_DATA EXTRACT:_
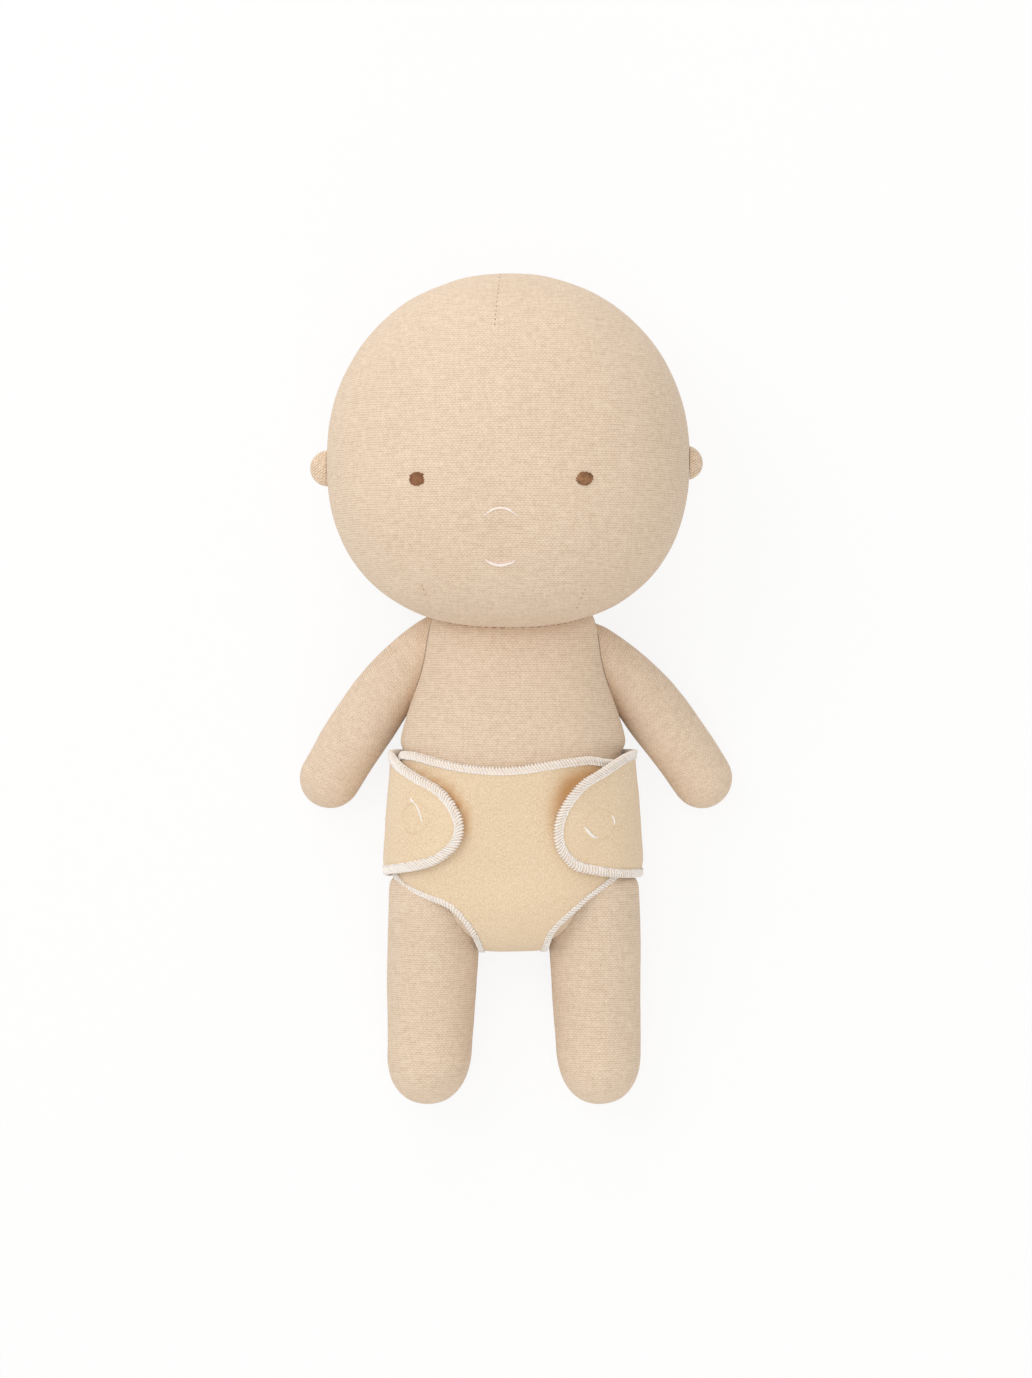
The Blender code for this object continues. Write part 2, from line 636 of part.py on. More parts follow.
def half_outline(wrap, tab_reach):
    """One side of the cut cloth, from the middle of the waistband round to the middle of the back."""
    steps = 24
    crotch = wrap.seat_length / 2
    wing_bottom = wrap.seat_length + WING_BOTTOM_RISE
    corner_across = FRONT_HALF_WIDTH - FRONT_CORNER
    points = []
    for index in range(steps):
        across = corner_across * index / steps
        points.append((across, -FRONT_RISE + FRONT_DIP * (1 - (across / FRONT_HALF_WIDTH) ** 2)))
    upper = (corner_across, FRONT_CORNER - FRONT_RISE)
    lower = (corner_across, LEG_EDGE_DROP - FRONT_CORNER)
    points += superellipse(upper, FRONT_CORNER, FRONT_CORNER, 2, -1, 0, steps)
    points += superellipse(lower, FRONT_CORNER, FRONT_CORNER, 2, 0, 1, steps)
    hole = (FRONT_HALF_WIDTH, crotch)
    hole_across = FRONT_HALF_WIDTH - CROTCH_HALF_WIDTH
    turned = 1 - 2 * FRONT_CORNER / hole_across / math.pi
    points += superellipse(
        hole, hole_across, crotch - LEG_EDGE_DROP, LEG_HOLE_SQUARENESS, -1 - turned * 0.1, -2, 2 * steps
    )
    points += superellipse(hole, hole_across, wing_bottom - crotch, LEG_HOLE_SQUARENESS, 2, 1, 2 * steps)[1:]
    drop_along = wing_middle(wrap) - TAB_DROP
    tip = wrap.half_round(drop_along) - tab_reach
    base = tip - TAB_LENGTH
    tab = superellipse((base, 0), TAB_LENGTH, WING_WIDTH / 2, TAB_SQUARENESS, -1, 1, 3 * steps)
    for across, along in tab:
        sag = TAB_DROP * ((across - base) / TAB_LENGTH) ** 2
        points.append((across, wing_middle(wrap) + along - sag))
    points.append((0, wing_bottom + WING_WIDTH))
    return points


def evenly(wrap, points, count):
    """Points at even steps along a line on the cloth, closer where the wrapped line bends."""
    fine = []
    for near, far in zip(points, points[1:]):
        parts = math.ceil(math.dist(near, far) / FINE_STEP)
        fine += [tuple(mix(*pair, part / parts) for pair in zip(near, far)) for part in range(parts)]
    fine.append(points[-1])
    placed = [wrap.place(*point) for point in fine]
    steps = [after - before for before, after in zip(placed, placed[1:])]
    lengths = [0.0, steps[0].length]
    for before, after in zip(steps, steps[1:]):
        lengths.append(lengths[-1] + after.length + before.angle(after, 0) * BEND_WEIGHT)
    spaced = []
    index = 0
    for step in range(count):
        at = lengths[-1] * step / count
        while lengths[index + 1] < at:
            index += 1
        share = (at - lengths[index]) / (lengths[index + 1] - lengths[index])
        spaced.append(tuple(mix(*pair, share) for pair in zip(fine[index], fine[index + 1])))
    return spaced


def nappy_outline(wrap):
    """The whole outline of the cut cloth, and the direction into the cloth at each of its points."""
    left = half_outline(wrap, TAB_REACH_LEFT)
    right = [(-across, along) for across, along in half_outline(wrap, TAB_REACH_RIGHT)]
    outline = evenly(wrap, left + right[::-1][1:], EDGE_STEPS)
    inward = []
    for index in range(len(outline)):
        before, after = Vector(outline[index - 1]), Vector(outline[(index + 1) % len(outline)])
        step = (after - before).normalized()
        inward.append(Vector((-step.y, step.x)))
    return [Vector(point) for point in outline], inward


def build_nappy_cloth(pieces, wrap, outline, inward):
    """Cuts the cloth flat, scores it with a grid so that it can bend, and wraps it."""
    shape = bmesh.new()
    inset = EDGE_THREAD + EDGE_GAP
    cut = [point + direction * inset for point, direction in zip(outline, inward)]
    shape.faces.new([shape.verts.new((*point, 0)) for point in cut])
    for axis in (0, 1):
        places = [point[axis] for point in cut]
        first = math.floor(min(places) / CLOTH_CELL) + 1
        last = math.ceil(max(places) / CLOTH_CELL) - 1
        for index in range(first, last + 1):
            normal = (1, 0, 0) if axis == 0 else (0, 1, 0)
            origin = [CLOTH_CELL * index * part for part in normal]
            geometry = shape.verts[:] + shape.edges[:] + shape.faces[:]
            bmesh.ops.bisect_plane(shape, geom=geometry, dist=1e-4, plane_co=origin, plane_no=normal)
    bmesh.ops.remove_doubles(shape, verts=shape.verts, dist=CLOTH_CELL / 12)
    for vert in shape.verts:
        vert.co = wrap.place(vert.co.x, vert.co.y)
    cloth = add_piece("nappy_cloth", shape, pieces, NAPPY)
    solidify = cloth.modifiers.new("Cloth thickness", "SOLIDIFY")
    solidify.thickness = CLOTH_THICKNESS
    solidify.offset = 0
    solidify.use_even_offset = True


def build_nappy_edge(pieces, wrap, outline, inward):
    """Overlock thread that folds round the cut edge, as a channel swept along the outline."""
    outer, inner = EDGE_HALF, EDGE_HALF - EDGE_THREAD
    section = ((EDGE_WIDTH, outer), (0, outer), (0, -outer), (EDGE_WIDTH, -outer))
    section += ((EDGE_WIDTH, -inner), (EDGE_THREAD, -inner), (EDGE_THREAD, inner), (EDGE_WIDTH, inner))
    shape = bmesh.new()
    rows = []
    for point, direction in zip(outline, inward):
        row = []
        for depth, out in section:
            across, along = point + direction * depth
            row.append(shape.verts.new(wrap.place(across, along, out)))
        rows.append(row)
    for index, row in enumerate(rows):
        before = rows[index - 1]
        for corner in range(len(section)):
            shape.faces.new((before[corner - 1], before[corner], row[corner], row[corner - 1]))
    add_piece("nappy_overlock_edge", shape, pieces, OVERLOCK)


def dot_spots(wrap):
    """Name, across and along of the middle of each tab's dots."""
    along = wing_middle(wrap) - TAB_DROP + DOT_DROP
    around = wrap.half_round(along)
    left = around - TAB_REACH_LEFT - DOT_FROM_TIP_LEFT
    right = around - TAB_REACH_RIGHT - DOT_FROM_TIP_RIGHT
    return (("left", left, along), ("right", -right, along))


def dot_shape(wrap, middle, out):
    """A disc that lies on the wrap, out from the middle of the tab's cloth."""
    rings = [(0.0, 1), (DOT_RADIUS / 2, DOT_SEGMENTS), (DOT_RADIUS, DOT_SEGMENTS)]
    sides = []
    for face_out in (out - DOT_THICKNESS / 2, out + DOT_THICKNESS / 2):
        side = []
        for radius, count in rings:
            turns = [math.tau * index / count for index in range(count)]
            spots = [(radius * math.cos(turn), radius * math.sin(turn)) for turn in turns]
            side.append([wrap.place(middle[0] + x, middle[1] + y, face_out) for x, y in spots])
        sides.append(side)
    return loft(sides[0] + sides[1][::-1])


def ring_shape(wrap, middle):
    """A ring of thread on the outer face of the tab."""
    radius = DOT_RING_THREAD / 2
    out = CLOTH_HALF + SEAM_GAP + radius
    shape = bmesh.new()
    rows = []
    for index in range(RING_SEGMENTS):
        turn = math.tau * index / RING_SEGMENTS
        row = []
        for corner in range(6):
            twist = math.tau * corner / 6
            reach = DOT_RING_RADIUS + radius * math.cos(twist)
            spot = (middle[0] + reach * math.cos(turn), middle[1] + reach * math.sin(turn))
            row.append(shape.verts.new(wrap.place(*spot, out + radius * math.sin(twist))))
        rows.append(row)
    for index, row in enumerate(rows):
        before = rows[index - 1]
        for corner in range(6):
            shape.faces.new((before[corner - 1], before[corner], row[corner], row[corner - 1]))
    return shape


def build_fastening(pieces, wrap):
    """On each tab a hook dot inside, the loop dot that it grips, and the stitching that shows outside."""
    hook_out = -(CLOTH_HALF + SEAM_GAP + DOT_THICKNESS / 2)
    loop_out = hook_out - DOT_THICKNESS - SEAM_GAP
    for name, across, along in dot_spots(wrap):
        middle = (across, along)
        add_piece("hook_patch_" + name, dot_shape(wrap, middle, hook_out), pieces, DOT)
        add_piece("loop_patch_" + name, dot_shape(wrap, middle, loop_out), pieces, DOT)
        add_piece("patch_stitching_" + name, ring_shape(wrap, middle), pieces, NOSE_THREAD)


def build_nappy(pieces):
    wrap = Wrap()
    outline, inward = nappy_outline(wrap)
    build_nappy_cloth(pieces, wrap, outline, inward)
    build_nappy_edge(pieces, wrap, outline, inward)
    build_fastening(pieces, wrap)


def main():
    clear_scene()
    pieces = new_collection("soft_baby_doll")
    cutters = new_collection("cutters", hidden=True)
    head_cutter = add_cutter("head_seam", head_shape(SEAM_GAP), cutters)
    torso_cutter = add_cutter("torso_seam", torso_shape(SEAM_GAP), cutters)
    build_head(pieces, head_cutter)
    build_eyes(pieces)
    build_nose(pieces)
    build_mouth(pieces)
    build_body(pieces, head_cutter, torso_cutter)
    build_nappy(pieces)


main()
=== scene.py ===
"""Looks of a soft baby doll in a wrap nappy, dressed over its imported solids.

The doll lies on its back on z = 0, with its face up and the crown of its head towards +Y. Its left is +X.
Every bag is a ball that is drawn out to the bag's own form, filled by a cloth simulation under pressure,
tucked in where it is sewn to its neighbour, and cut back there. The nappy is cut flat in its pattern's own
coordinates and wrapped round the torso, and its overlock stitches follow the cut edge one by one.
Metres everywhere.
"""

import logging
import math
from dataclasses import dataclass, field
from enum import Enum
from functools import cache, cached_property

import bmesh
import bpy
import numpy as np
from mathutils import Matrix, Vector, noise
from mathutils.bvhtree import BVHTree

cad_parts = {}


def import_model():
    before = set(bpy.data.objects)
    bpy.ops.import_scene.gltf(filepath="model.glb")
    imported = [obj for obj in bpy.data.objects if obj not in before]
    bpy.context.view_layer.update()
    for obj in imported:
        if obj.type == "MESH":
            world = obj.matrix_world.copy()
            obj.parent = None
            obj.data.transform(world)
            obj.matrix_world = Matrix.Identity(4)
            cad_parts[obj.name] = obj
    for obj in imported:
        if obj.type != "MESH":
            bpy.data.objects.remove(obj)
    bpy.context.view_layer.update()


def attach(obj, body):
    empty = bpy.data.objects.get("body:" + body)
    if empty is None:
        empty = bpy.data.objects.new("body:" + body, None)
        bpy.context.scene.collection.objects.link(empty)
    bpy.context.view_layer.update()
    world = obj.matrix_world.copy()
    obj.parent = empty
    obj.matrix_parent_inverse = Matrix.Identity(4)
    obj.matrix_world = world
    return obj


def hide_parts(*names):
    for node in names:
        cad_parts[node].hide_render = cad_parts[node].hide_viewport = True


Array = np.ndarray
Colour = tuple[int, int, int]
log = logging.getLogger("doll")

ROOT = "root"
SEAM_GAP = 0.0002
CLOTH_MAP = "cloth"
SEAM_MAP = "seam"
# Attribute that holds the painted shadow beside the nappy's tabs.
PAINTED_SHADOW = "painted_fold_shadow"


# Small tools


def linear(colour: Colour, dim: float = 1.0) -> tuple[float, float, float, float]:
    """Gives a screen colour as scene-linear light.

    Args:
        colour: Red, green and blue as a screen shows them, from 0 to 255.
        dim: Factor on the light.

    Returns:
        Red, green, blue and alpha.
    """
    shares = np.array(colour) / 255
    light = np.where(shares <= 0.04045, shares / 12.92, ((shares + 0.055) / 1.055) ** 2.4) * dim
    return (*light.tolist(), 1.0)


def rise(low: float, high: float, at: Array) -> Array:
    """Gives 0 up to low, 1 from high on, and an even rise between them."""
    share = np.clip((np.asarray(at, float) - low) / (high - low), 0, 1)
    return share * share * (3 - 2 * share)


def power(value: Array, exponent: Array | float) -> Array:
    """Raises to a power and keeps the sign, as a superellipse needs."""
    return np.copysign(np.abs(value) ** exponent, value)


def jitter(count: int, seed: float) -> Array:
    """Gives even-handed scatter from -1 to 1 that is the same on each run."""
    return 2 * np.modf(np.abs(np.sin((np.arange(count) + 1) * 12.9898 + seed * 78.233)) * 43758.5453)[0] - 1


def unit(vectors: Array) -> Array:
    """Scales vectors to length one."""
    return vectors / np.maximum(np.linalg.norm(vectors, axis=-1, keepdims=True), 1e-12)


def only(piece: bpy.types.Object) -> None:
    """Selects one piece alone and makes it active."""
    bpy.ops.object.select_all(action="DESELECT")
    piece.select_set(True)
    bpy.context.view_layer.objects.active = piece


def read_points(piece: bpy.types.Object) -> Array:
    """Reads a mesh's points as rows of x, y and z."""
    points = np.empty(len(piece.data.vertices) * 3, np.float32)
    piece.data.vertices.foreach_get("co", points)
    return points.reshape(-1, 3).astype(float)


def read_normals(piece: bpy.types.Object) -> Array:
    """Reads the direction out of the surface at each point."""
    normals = np.empty(len(piece.data.vertices) * 3, np.float32)
    piece.data.vertex_normals.foreach_get("vector", normals)
    return normals.reshape(-1, 3).astype(float)


def write_points(piece: bpy.types.Object, points: Array) -> None:
    """Writes a mesh's points back."""
    piece.data.vertices.foreach_set("co", np.asarray(points, np.float32).ravel())
    piece.data.update()


def new_mesh(name: str, points: Array, faces: list) -> bpy.types.Object:
    """Makes an object of points and faces and links it to the scene."""
    mesh = bpy.data.meshes.new(name)
    mesh.from_pydata(points.reshape(-1, 3).tolist(), [], faces)
    mesh.update()
    piece = bpy.data.objects.new(name, mesh)
    bpy.context.scene.collection.objects.link(piece)
    return piece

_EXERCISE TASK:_
Only the lines from the one containing "build_eyes(pieces)" to the one containing "its imported solids." are to be printed, both ends included, exactly as written.

_RESPONSE:_
    build_eyes(pieces)
    build_nose(pieces)
    build_mouth(pieces)
    build_body(pieces, head_cutter, torso_cutter)
    build_nappy(pieces)


main()
=== scene.py ===
"""Looks of a soft baby doll in a wrap nappy, dressed over its imported solids.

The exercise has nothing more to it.